:: Supplied data
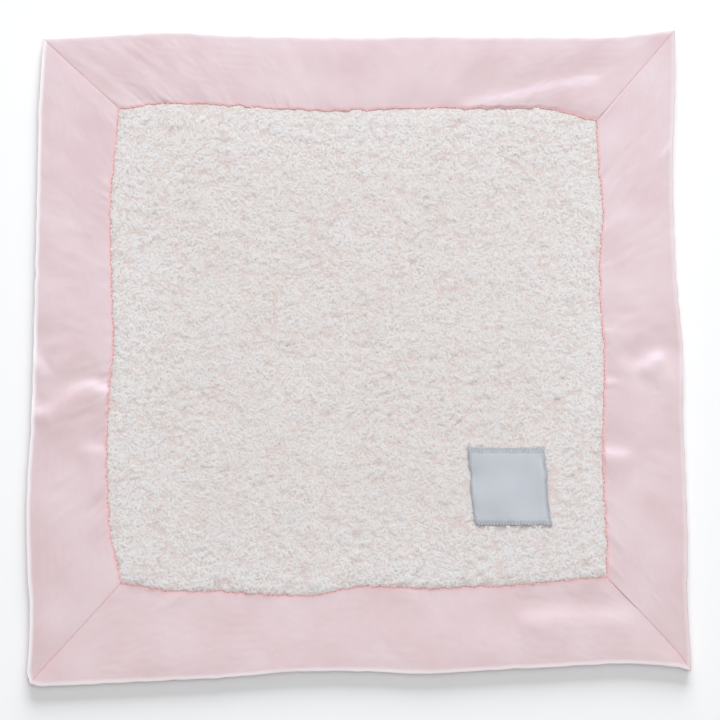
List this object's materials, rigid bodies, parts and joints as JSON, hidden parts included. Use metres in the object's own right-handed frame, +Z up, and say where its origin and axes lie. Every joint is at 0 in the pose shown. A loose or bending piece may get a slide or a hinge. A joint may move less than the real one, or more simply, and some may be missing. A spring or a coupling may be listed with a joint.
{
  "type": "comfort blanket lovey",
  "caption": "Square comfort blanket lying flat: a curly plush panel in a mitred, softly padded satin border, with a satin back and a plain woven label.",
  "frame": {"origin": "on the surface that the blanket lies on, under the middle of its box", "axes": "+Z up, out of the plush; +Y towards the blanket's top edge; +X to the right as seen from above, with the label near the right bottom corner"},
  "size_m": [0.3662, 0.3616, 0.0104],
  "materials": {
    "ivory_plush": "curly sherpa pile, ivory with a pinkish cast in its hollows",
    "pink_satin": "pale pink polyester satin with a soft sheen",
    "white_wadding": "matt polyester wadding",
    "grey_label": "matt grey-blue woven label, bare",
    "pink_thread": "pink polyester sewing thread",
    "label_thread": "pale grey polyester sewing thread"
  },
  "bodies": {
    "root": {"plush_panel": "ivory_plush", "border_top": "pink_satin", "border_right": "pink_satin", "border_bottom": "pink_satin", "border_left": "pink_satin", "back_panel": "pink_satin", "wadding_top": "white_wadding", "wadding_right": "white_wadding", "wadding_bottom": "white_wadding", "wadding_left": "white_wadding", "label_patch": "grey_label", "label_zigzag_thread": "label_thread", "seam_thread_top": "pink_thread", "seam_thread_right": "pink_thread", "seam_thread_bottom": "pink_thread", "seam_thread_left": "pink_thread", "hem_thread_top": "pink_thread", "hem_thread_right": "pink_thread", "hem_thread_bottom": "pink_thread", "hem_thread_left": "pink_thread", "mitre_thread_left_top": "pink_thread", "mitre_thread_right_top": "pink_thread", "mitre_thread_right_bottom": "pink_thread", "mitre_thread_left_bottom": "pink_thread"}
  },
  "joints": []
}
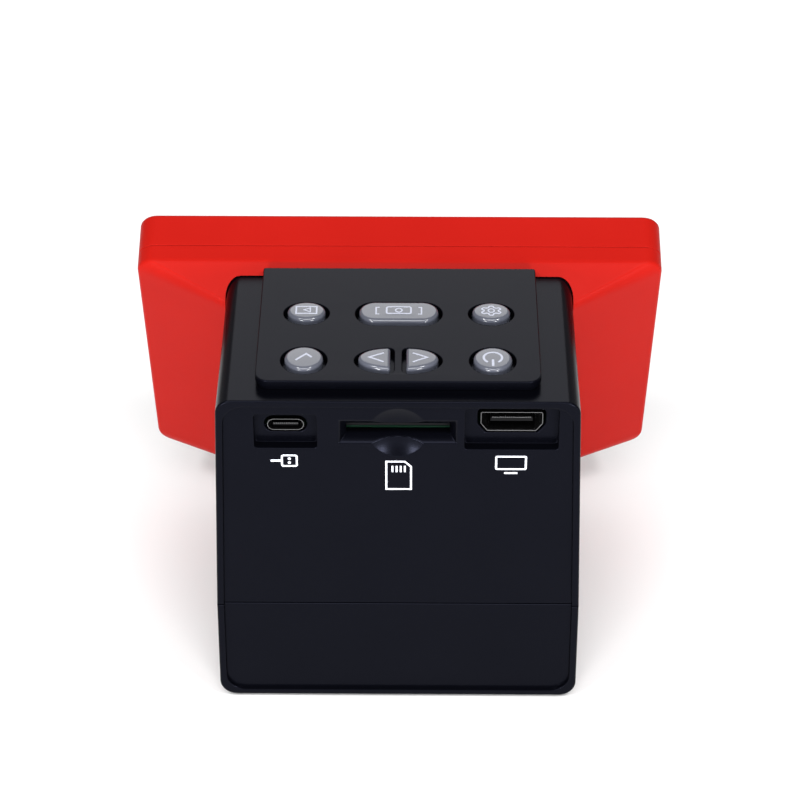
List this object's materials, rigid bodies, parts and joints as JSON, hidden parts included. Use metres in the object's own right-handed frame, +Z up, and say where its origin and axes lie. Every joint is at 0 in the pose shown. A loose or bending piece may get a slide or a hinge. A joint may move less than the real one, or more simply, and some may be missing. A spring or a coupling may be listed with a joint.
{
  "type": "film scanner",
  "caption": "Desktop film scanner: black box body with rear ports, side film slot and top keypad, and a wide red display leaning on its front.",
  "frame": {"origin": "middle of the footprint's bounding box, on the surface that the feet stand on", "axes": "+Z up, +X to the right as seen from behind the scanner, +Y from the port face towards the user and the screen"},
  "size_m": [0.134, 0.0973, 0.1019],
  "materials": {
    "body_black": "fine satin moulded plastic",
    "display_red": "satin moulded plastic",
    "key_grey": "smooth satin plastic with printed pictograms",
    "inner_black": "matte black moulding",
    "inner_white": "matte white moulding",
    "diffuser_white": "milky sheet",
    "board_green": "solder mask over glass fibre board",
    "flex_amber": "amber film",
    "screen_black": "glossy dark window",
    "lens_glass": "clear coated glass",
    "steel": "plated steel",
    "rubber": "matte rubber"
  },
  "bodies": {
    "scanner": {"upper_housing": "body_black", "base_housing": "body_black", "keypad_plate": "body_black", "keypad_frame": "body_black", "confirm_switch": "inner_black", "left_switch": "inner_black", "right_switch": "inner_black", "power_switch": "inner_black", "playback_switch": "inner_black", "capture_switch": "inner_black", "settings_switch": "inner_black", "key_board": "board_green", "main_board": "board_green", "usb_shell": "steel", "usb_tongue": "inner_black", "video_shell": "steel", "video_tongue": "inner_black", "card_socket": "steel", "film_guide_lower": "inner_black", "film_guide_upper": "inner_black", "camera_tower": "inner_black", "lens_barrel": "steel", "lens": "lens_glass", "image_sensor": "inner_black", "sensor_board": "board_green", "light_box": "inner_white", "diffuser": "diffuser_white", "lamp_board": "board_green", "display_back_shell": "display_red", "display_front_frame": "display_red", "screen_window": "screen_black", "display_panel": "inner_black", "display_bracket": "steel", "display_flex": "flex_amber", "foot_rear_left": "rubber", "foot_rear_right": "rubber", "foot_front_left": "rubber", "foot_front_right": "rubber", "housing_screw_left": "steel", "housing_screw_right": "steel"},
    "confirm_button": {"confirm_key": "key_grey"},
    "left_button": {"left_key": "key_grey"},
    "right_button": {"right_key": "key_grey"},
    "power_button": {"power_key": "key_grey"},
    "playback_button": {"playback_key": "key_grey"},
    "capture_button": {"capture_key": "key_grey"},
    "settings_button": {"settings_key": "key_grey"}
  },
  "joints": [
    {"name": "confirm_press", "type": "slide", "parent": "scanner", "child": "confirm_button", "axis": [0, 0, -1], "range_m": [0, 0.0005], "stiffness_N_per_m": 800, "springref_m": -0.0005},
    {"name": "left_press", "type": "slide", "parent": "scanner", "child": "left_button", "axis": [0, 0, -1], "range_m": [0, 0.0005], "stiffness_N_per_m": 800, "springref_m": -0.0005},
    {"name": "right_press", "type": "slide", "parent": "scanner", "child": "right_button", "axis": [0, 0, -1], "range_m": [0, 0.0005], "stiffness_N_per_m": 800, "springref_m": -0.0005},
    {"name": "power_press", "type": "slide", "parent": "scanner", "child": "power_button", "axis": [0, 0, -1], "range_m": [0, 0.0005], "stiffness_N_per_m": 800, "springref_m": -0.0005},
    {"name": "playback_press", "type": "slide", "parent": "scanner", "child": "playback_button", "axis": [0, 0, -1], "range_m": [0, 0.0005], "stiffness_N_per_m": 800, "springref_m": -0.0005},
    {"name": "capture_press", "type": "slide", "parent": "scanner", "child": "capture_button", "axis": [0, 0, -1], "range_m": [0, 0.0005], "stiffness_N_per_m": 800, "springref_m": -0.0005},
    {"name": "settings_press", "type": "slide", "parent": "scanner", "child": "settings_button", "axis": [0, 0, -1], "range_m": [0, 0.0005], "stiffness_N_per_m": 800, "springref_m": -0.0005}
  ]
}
::::
> **Written request**
Copy out all of the data exactly, leaving nothing out.

> **Worked answer**
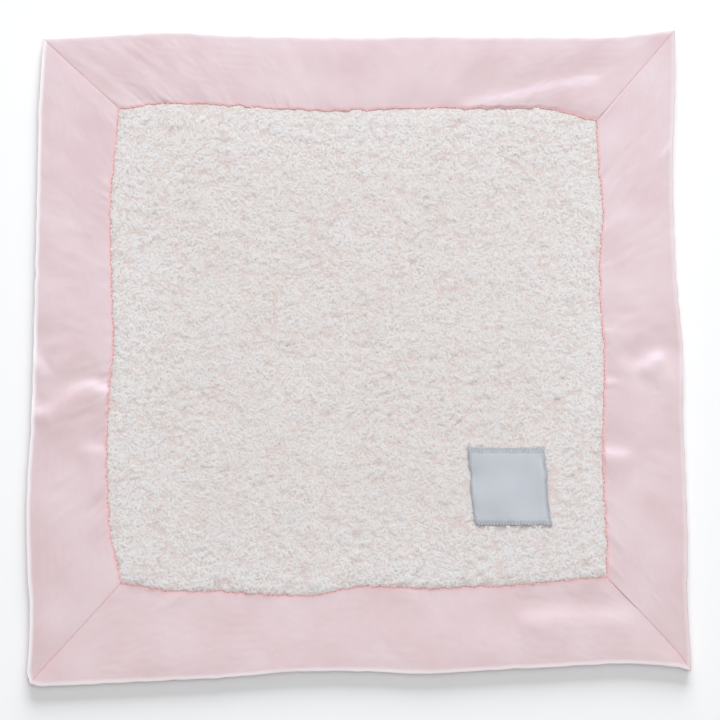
List this object's materials, rigid bodies, parts and joints as JSON, hidden parts included. Use metres in the object's own right-handed frame, +Z up, and say where its origin and axes lie. Every joint is at 0 in the pose shown. A loose or bending piece may get a slide or a hinge. A joint may move less than the real one, or more simply, and some may be missing. A spring or a coupling may be listed with a joint.
{
  "type": "comfort blanket lovey",
  "caption": "Square comfort blanket lying flat: a curly plush panel in a mitred, softly padded satin border, with a satin back and a plain woven label.",
  "frame": {"origin": "on the surface that the blanket lies on, under the middle of its box", "axes": "+Z up, out of the plush; +Y towards the blanket's top edge; +X to the right as seen from above, with the label near the right bottom corner"},
  "size_m": [0.3662, 0.3616, 0.0104],
  "materials": {
    "ivory_plush": "curly sherpa pile, ivory with a pinkish cast in its hollows",
    "pink_satin": "pale pink polyester satin with a soft sheen",
    "white_wadding": "matt polyester wadding",
    "grey_label": "matt grey-blue woven label, bare",
    "pink_thread": "pink polyester sewing thread",
    "label_thread": "pale grey polyester sewing thread"
  },
  "bodies": {
    "root": {"plush_panel": "ivory_plush", "border_top": "pink_satin", "border_right": "pink_satin", "border_bottom": "pink_satin", "border_left": "pink_satin", "back_panel": "pink_satin", "wadding_top": "white_wadding", "wadding_right": "white_wadding", "wadding_bottom": "white_wadding", "wadding_left": "white_wadding", "label_patch": "grey_label", "label_zigzag_thread": "label_thread", "seam_thread_top": "pink_thread", "seam_thread_right": "pink_thread", "seam_thread_bottom": "pink_thread", "seam_thread_left": "pink_thread", "hem_thread_top": "pink_thread", "hem_thread_right": "pink_thread", "hem_thread_bottom": "pink_thread", "hem_thread_left": "pink_thread", "mitre_thread_left_top": "pink_thread", "mitre_thread_right_top": "pink_thread", "mitre_thread_right_bottom": "pink_thread", "mitre_thread_left_bottom": "pink_thread"}
  },
  "joints": []
}
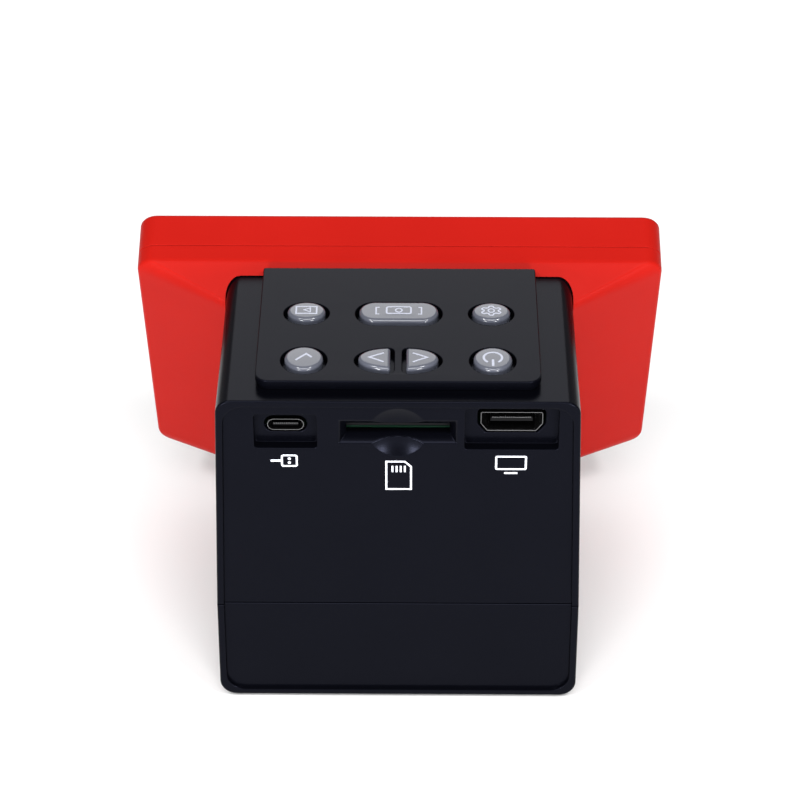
List this object's materials, rigid bodies, parts and joints as JSON, hidden parts included. Use metres in the object's own right-handed frame, +Z up, and say where its origin and axes lie. Every joint is at 0 in the pose shown. A loose or bending piece may get a slide or a hinge. A joint may move less than the real one, or more simply, and some may be missing. A spring or a coupling may be listed with a joint.
{
  "type": "film scanner",
  "caption": "Desktop film scanner: black box body with rear ports, side film slot and top keypad, and a wide red display leaning on its front.",
  "frame": {"origin": "middle of the footprint's bounding box, on the surface that the feet stand on", "axes": "+Z up, +X to the right as seen from behind the scanner, +Y from the port face towards the user and the screen"},
  "size_m": [0.134, 0.0973, 0.1019],
  "materials": {
    "body_black": "fine satin moulded plastic",
    "display_red": "satin moulded plastic",
    "key_grey": "smooth satin plastic with printed pictograms",
    "inner_black": "matte black moulding",
    "inner_white": "matte white moulding",
    "diffuser_white": "milky sheet",
    "board_green": "solder mask over glass fibre board",
    "flex_amber": "amber film",
    "screen_black": "glossy dark window",
    "lens_glass": "clear coated glass",
    "steel": "plated steel",
    "rubber": "matte rubber"
  },
  "bodies": {
    "scanner": {"upper_housing": "body_black", "base_housing": "body_black", "keypad_plate": "body_black", "keypad_frame": "body_black", "confirm_switch": "inner_black", "left_switch": "inner_black", "right_switch": "inner_black", "power_switch": "inner_black", "playback_switch": "inner_black", "capture_switch": "inner_black", "settings_switch": "inner_black", "key_board": "board_green", "main_board": "board_green", "usb_shell": "steel", "usb_tongue": "inner_black", "video_shell": "steel", "video_tongue": "inner_black", "card_socket": "steel", "film_guide_lower": "inner_black", "film_guide_upper": "inner_black", "camera_tower": "inner_black", "lens_barrel": "steel", "lens": "lens_glass", "image_sensor": "inner_black", "sensor_board": "board_green", "light_box": "inner_white", "diffuser": "diffuser_white", "lamp_board": "board_green", "display_back_shell": "display_red", "display_front_frame": "display_red", "screen_window": "screen_black", "display_panel": "inner_black", "display_bracket": "steel", "display_flex": "flex_amber", "foot_rear_left": "rubber", "foot_rear_right": "rubber", "foot_front_left": "rubber", "foot_front_right": "rubber", "housing_screw_left": "steel", "housing_screw_right": "steel"},
    "confirm_button": {"confirm_key": "key_grey"},
    "left_button": {"left_key": "key_grey"},
    "right_button": {"right_key": "key_grey"},
    "power_button": {"power_key": "key_grey"},
    "playback_button": {"playback_key": "key_grey"},
    "capture_button": {"capture_key": "key_grey"},
    "settings_button": {"settings_key": "key_grey"}
  },
  "joints": [
    {"name": "confirm_press", "type": "slide", "parent": "scanner", "child": "confirm_button", "axis": [0, 0, -1], "range_m": [0, 0.0005], "stiffness_N_per_m": 800, "springref_m": -0.0005},
    {"name": "left_press", "type": "slide", "parent": "scanner", "child": "left_button", "axis": [0, 0, -1], "range_m": [0, 0.0005], "stiffness_N_per_m": 800, "springref_m": -0.0005},
    {"name": "right_press", "type": "slide", "parent": "scanner", "child": "right_button", "axis": [0, 0, -1], "range_m": [0, 0.0005], "stiffness_N_per_m": 800, "springref_m": -0.0005},
    {"name": "power_press", "type": "slide", "parent": "scanner", "child": "power_button", "axis": [0, 0, -1], "range_m": [0, 0.0005], "stiffness_N_per_m": 800, "springref_m": -0.0005},
    {"name": "playback_press", "type": "slide", "parent": "scanner", "child": "playback_button", "axis": [0, 0, -1], "range_m": [0, 0.0005], "stiffness_N_per_m": 800, "springref_m": -0.0005},
    {"name": "capture_press", "type": "slide", "parent": "scanner", "child": "capture_button", "axis": [0, 0, -1], "range_m": [0, 0.0005], "stiffness_N_per_m": 800, "springref_m": -0.0005},
    {"name": "settings_press", "type": "slide", "parent": "scanner", "child": "settings_button", "axis": [0, 0, -1], "range_m": [0, 0.0005], "stiffness_N_per_m": 800, "springref_m": -0.0005}
  ]
}